Task directions.
Beginning with the first line of the data below, extract each line up to and including the one containing "# All lengths". Copy them exactly and add nothing.
— Begin Data —
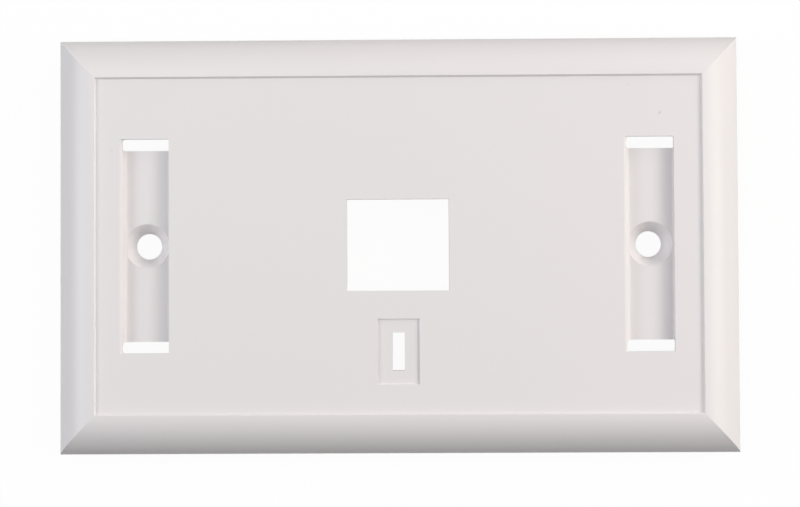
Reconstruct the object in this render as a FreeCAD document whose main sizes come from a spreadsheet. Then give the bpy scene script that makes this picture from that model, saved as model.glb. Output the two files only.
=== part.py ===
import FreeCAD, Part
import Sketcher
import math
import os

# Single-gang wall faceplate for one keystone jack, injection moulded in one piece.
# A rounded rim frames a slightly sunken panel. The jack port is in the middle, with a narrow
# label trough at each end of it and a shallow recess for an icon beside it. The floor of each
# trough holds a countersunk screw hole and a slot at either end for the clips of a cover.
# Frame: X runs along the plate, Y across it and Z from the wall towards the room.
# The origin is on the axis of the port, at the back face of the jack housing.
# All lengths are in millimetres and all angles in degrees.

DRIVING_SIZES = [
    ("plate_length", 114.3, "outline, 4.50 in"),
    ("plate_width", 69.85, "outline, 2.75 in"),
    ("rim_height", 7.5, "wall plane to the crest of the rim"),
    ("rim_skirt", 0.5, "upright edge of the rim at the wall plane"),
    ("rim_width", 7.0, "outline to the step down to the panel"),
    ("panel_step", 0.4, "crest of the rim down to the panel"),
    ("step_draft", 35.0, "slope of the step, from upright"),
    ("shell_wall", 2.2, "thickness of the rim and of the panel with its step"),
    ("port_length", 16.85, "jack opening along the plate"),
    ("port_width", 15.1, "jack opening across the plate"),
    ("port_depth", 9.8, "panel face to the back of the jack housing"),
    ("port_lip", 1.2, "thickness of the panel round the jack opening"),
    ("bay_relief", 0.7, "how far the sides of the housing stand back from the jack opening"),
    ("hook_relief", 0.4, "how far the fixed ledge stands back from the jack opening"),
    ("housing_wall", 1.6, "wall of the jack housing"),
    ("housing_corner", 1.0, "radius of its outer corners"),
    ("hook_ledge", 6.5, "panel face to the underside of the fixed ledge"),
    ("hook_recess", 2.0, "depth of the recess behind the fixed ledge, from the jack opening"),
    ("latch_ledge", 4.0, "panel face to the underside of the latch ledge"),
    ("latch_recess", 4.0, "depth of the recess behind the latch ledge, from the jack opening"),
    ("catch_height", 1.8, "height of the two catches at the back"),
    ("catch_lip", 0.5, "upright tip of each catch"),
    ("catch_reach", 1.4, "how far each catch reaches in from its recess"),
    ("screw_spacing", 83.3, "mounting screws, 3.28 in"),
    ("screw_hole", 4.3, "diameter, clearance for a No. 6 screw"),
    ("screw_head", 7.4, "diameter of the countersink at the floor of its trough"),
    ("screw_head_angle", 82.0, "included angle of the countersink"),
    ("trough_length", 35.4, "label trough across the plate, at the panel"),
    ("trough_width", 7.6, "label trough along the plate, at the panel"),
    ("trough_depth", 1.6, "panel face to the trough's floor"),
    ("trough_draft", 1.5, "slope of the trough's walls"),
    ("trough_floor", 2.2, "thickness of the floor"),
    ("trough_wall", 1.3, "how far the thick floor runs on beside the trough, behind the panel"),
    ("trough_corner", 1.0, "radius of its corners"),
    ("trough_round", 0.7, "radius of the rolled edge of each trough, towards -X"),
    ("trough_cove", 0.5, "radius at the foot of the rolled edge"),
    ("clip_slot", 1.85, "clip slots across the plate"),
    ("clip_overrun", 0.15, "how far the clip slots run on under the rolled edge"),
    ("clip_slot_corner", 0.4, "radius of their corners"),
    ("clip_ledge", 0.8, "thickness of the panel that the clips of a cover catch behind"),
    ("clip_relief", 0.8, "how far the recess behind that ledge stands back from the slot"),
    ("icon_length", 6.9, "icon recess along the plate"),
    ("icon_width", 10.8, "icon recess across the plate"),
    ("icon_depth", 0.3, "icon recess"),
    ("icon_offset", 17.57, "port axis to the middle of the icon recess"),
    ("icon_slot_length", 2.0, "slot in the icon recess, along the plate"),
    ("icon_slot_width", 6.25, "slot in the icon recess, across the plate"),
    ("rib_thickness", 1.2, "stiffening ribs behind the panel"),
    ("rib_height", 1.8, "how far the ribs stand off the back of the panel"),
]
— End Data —
Result below.
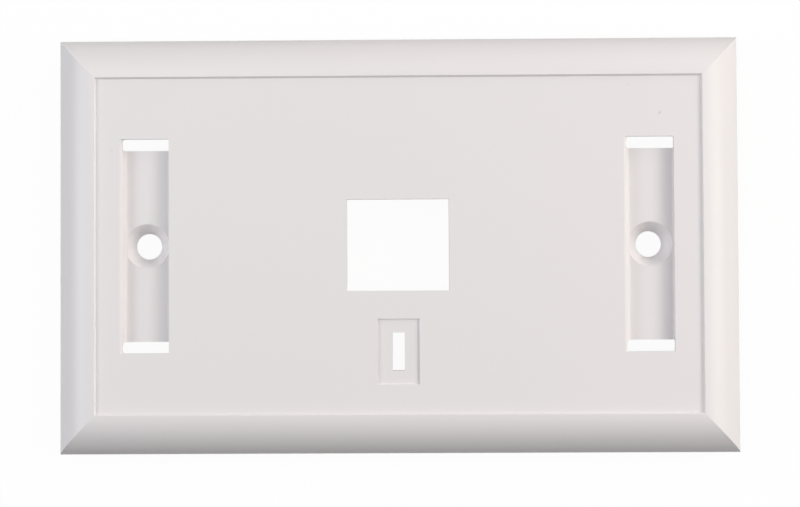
Reconstruct the object in this render as a FreeCAD document whose main sizes come from a spreadsheet. Then give the bpy scene script that makes this picture from that model, saved as model.glb. Output the two files only.
=== part.py ===
import FreeCAD, Part
import Sketcher
import math
import os

# Single-gang wall faceplate for one keystone jack, injection moulded in one piece.
# A rounded rim frames a slightly sunken panel. The jack port is in the middle, with a narrow
# label trough at each end of it and a shallow recess for an icon beside it. The floor of each
# trough holds a countersunk screw hole and a slot at either end for the clips of a cover.
# Frame: X runs along the plate, Y across it and Z from the wall towards the room.
# The origin is on the axis of the port, at the back face of the jack housing.
# All lengths are in millimetres and all angles in degrees.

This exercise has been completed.